When the first ceasefire was negotiated in Palestine and entered into force on 11 June 1948, Folke Bernadotte recognised the need to quickly install an observer force that, once in place out in the field, could monitor that the conditions of the ceasefire were being met. From Sweden, he requested five Swedish officers who, together with 63 observers from the United States, France and Belgium would be deployed around Palestine. The Swede Thord Bonde was appointed Chief of Staff. The first ceasefire was decided on was to last for a month, and after that month, new hostilities broke out. The observer’s mission was concluded as the ceasefire ended and they were evacuated.
On 15 July, a new ceasefire enters into force and with experience from the first ceasefire and with slightly better timing, an observer force is now set up, which will amount to some 300 observers a month or so later on. Major General Åge Lundström is asked by his old companion from the cavalry, Folke Bernadotte, if he wants to undertake the mission as Chief of Staff for the new force. What Åge Lundström cannot possibly imagine is that the mission and the journey down to Palestine will change his life in a very tragic way.
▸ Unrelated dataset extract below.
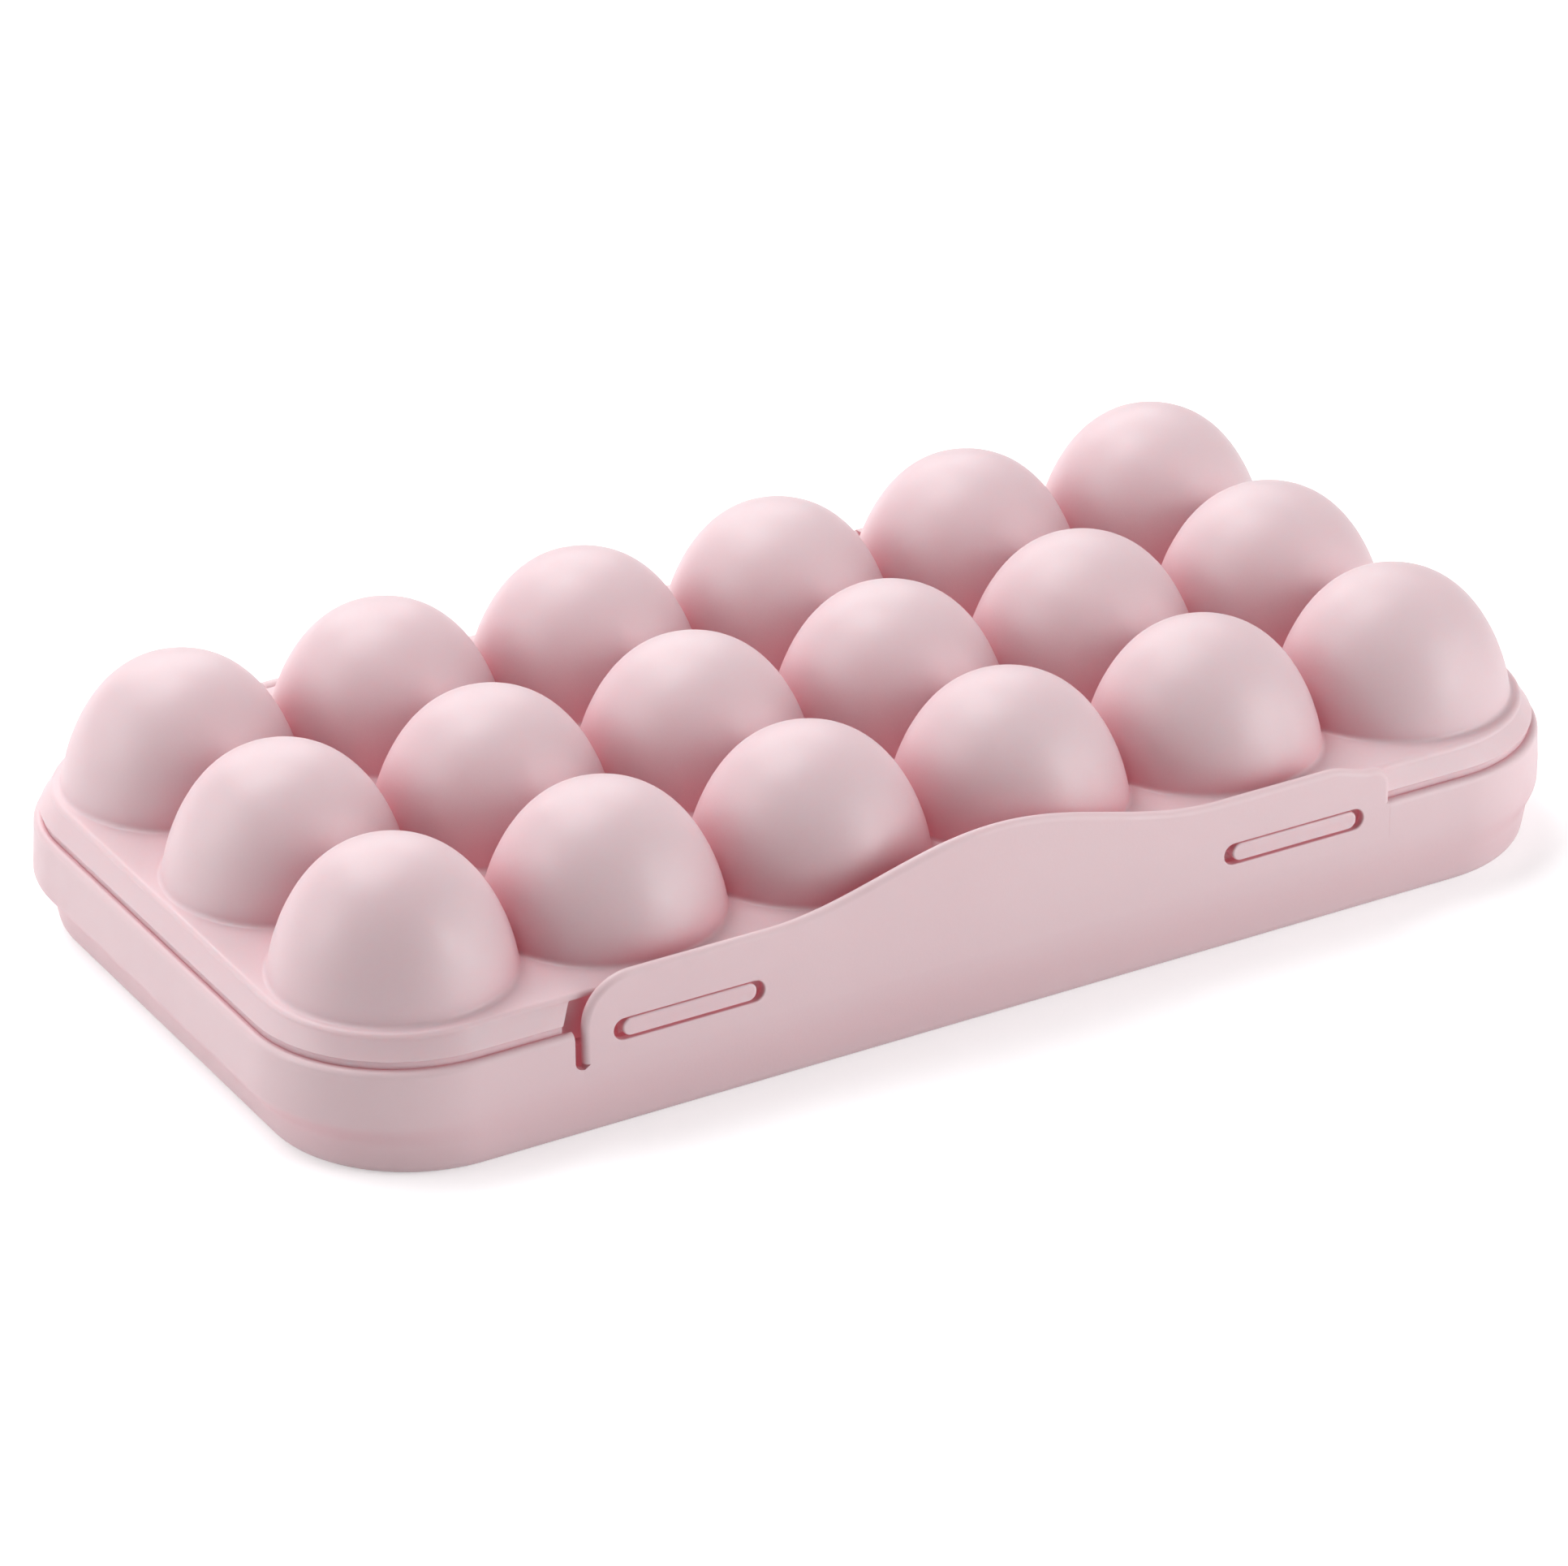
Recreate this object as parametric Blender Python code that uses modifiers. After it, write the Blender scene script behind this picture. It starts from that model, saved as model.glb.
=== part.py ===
"""Egg storage box for eighteen eggs: a tray with a drop-in rack of egg cups, a hinged lid of egg-shaped
domes, and a springy latch panel cut out of the tray's front wall, whose two slots catch lugs on the lid.

Metres, +Z up, the front faces -Y. The origin is under the middle of the egg grid, on the table.
"""

import math

import bmesh
import bpy

# Egg grid
COLUMNS = 6
ROWS = 3
PITCH = 0.052

# Tray: outer sizes, walls, and the step below the rim band, which flares a little, at the ends and back
END_MARGIN = 0.0345
FRONT_MARGIN = 0.0355
RIM_CORNER_R = 0.037
TRAY_H = 0.0266
TRAY_WALL = 0.0020
TRAY_FLOOR = 0.0020
LIP_OUTER_R = 0.0016
LIP_INNER_R = 0.0003
RIM_BAND_H = 0.0128
BAND_FLARE = 0.0006
STEP_H = 0.0072
STEP_INSET = 0.0034
LOWER_LEAN = 0.0010
LOWER_CORNER_R = 0.0340
FRONT_LEAN = 0.0015
FOOT_FILLET_R = 0.0025

# Lid: deck, leaning flange, and the skirt that drops inside the tray
LID_WALL = 0.0015
PARTING_GAP = 0.0019
FLANGE_H = 0.0053
FLANGE_SET = 0.0007
FLANGE_LEAN = 0.0033
FLANGE_EDGE_R = 0.0011
SKIRT_DROP = 0.0044
SKIRT_CLEARANCE = 0.0006

# Domes over the eggs
DOME_R = 0.0274
DOME_H = 0.0297
DOME_CROWN_WALL = 0.0015
CAVITY_R = 0.0252
DOME_RISE_POWER = 1.4555
DOME_ROUND_POWER = 2.4821
DOME_SIDES = 20
CAVITY_SIDES = 16
DOME_HEIGHT_SHARES = (0.0, 0.22, 0.48, 0.72, 0.90, 1.0)
CAVITY_HEIGHT_SHARES = (0.0, 0.32, 0.64, 0.88, 1.0)

# Rack of egg cups
RACK_WALL = 0.0014
RACK_DROP = 0.0008
RACK_CLEARANCE = 0.0008
RACK_RIM_H = 0.0060
RACK_EDGE_R = 0.0008
CUP_R = 0.0232
CUP_FOOT_R = 0.0090
CUP_SIDES = 14
CUP_DEPTH_SHARES = (0.0, 0.45, 0.82, 1.0)

# Latch panel: set a little right of the middle, wide open at its left end and close at its right end
LATCH_X = 0.0018
LATCH_HALF_W = 0.1042
LATCH_SLIT_DEPTH = 0.0090
LATCH_SHOULDER_RISE = 0.0046
LATCH_CREST_RISE = 0.0101
LATCH_CREST_HALF_W = 0.0585
LATCH_CORNER_R = 0.0092
LATCH_FALL = 0.0040
LATCH_FALL_L = 0.0210
LATCH_FALL_R = 0.0015
LATCH_FOOT_R = 0.0020
OPEN_SLIT_W = 0.0023
CLOSE_SLIT_W = 0.0004
NOTCH_CLEARANCE = 0.0044
NOTCH_SLANT = 0.0030
SKIRT_RELIEF_W = 0.0056
LATCH_SEAM = 0.0004

# Slots in the panel, and the lid's lugs that stand in them
SLOT_END_MARGIN = 0.0073
SLOT_DROP = 0.0020
SLOT_LENGTH = 0.0374
SLOT_H = 0.0052
LUG_END_GAP = 0.0026
LUG_EDGE_GAP = 0.0004
LUG_PROUD = 0.0003

# Hinges on the back
HINGE_X = 0.078
HINGE_OFFSET = 0.0036
KNUCKLE_R = 0.0030
KNUCKLE_W = 0.014
EAR_W = 0.005
EAR_H = 0.009
HINGE_END_GAP = 0.0004
PIN_R = 0.0012
PIN_CLEARANCE = 0.0002
PIN_HEAD_R = 0.0021
PIN_HEAD_T = 0.0010

# Shared small sizes
SEAT_GAP = 0.0003
JOIN = 0.0010
OVERRUN = 0.0040
CORNER_STEPS = 7
ROUND_STEPS = 3
STEP_STEPS = 5
SHOULDER_STEPS = 6
WAVE_STEPS = 18
PINK = (0.78, 0.56, 0.60, 1.0)
PINK_ROUGHNESS = 0.42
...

In his memoirs, Åge Lundström himself describes how he carried out a reconnaissance of the Government House building in Jerusalem in mid-September. Whether to move the mediation effort’s headquarters from Rhodes to Jerusalem was under discussion before the autumn and Government House was an option. Lundström encountered major problems in moving the headquarters to Government House since the infrastructure, water supply and heating would be difficult to maintain at an acceptable level. The strategically exposed location of the building was described by Lundström on a visit to the Israeli military governor Dr Joseph. During the visit, Dr Joseph also used to play a piece of music on his impressive gramophone player. Lundström writes in his memoirs “It was an excellent recording of Sibelius’ “Finlandia”. The next time I heard “Finlandia” was at Folke’s funeral”.
Folke Bernadotte nevertheless decides that a further reconnaissance shall take place to Government House and on 17 September he departs with a number of officers. Bernadotte takes his place on the right-hand side of the rear seat in Lundström’s car, in the middle is the French officer André Sérot and on the left-hand side is Åge Lundström himself. On the way back from Government House, the vehicle column is suddenly stopped and a number of would-be assassins run out. One of them points in his sub-machine gun through the window of the car where Bernadotte, Sérot and Lundström are sitting and he discharges a large number of shots. The French officer André Sérot dies immediately, while Folke Bernadotte is driven at high speed to the nearest hospital. Lundström follows into the hospital and helps Bernadotte off with his shirt before hospital staff take over. Lundström asks the doctor – “Can’t you do anything?” The doctor replies – “It’s too late”.
In the days after the murder the assassins announce that they regret the death of Colonel Sérot. It was said that he was killed by mistake, and in fact, in addition to Bernadotte, they had intended to murder his Swedish Chief of Staff, Åge Lundström.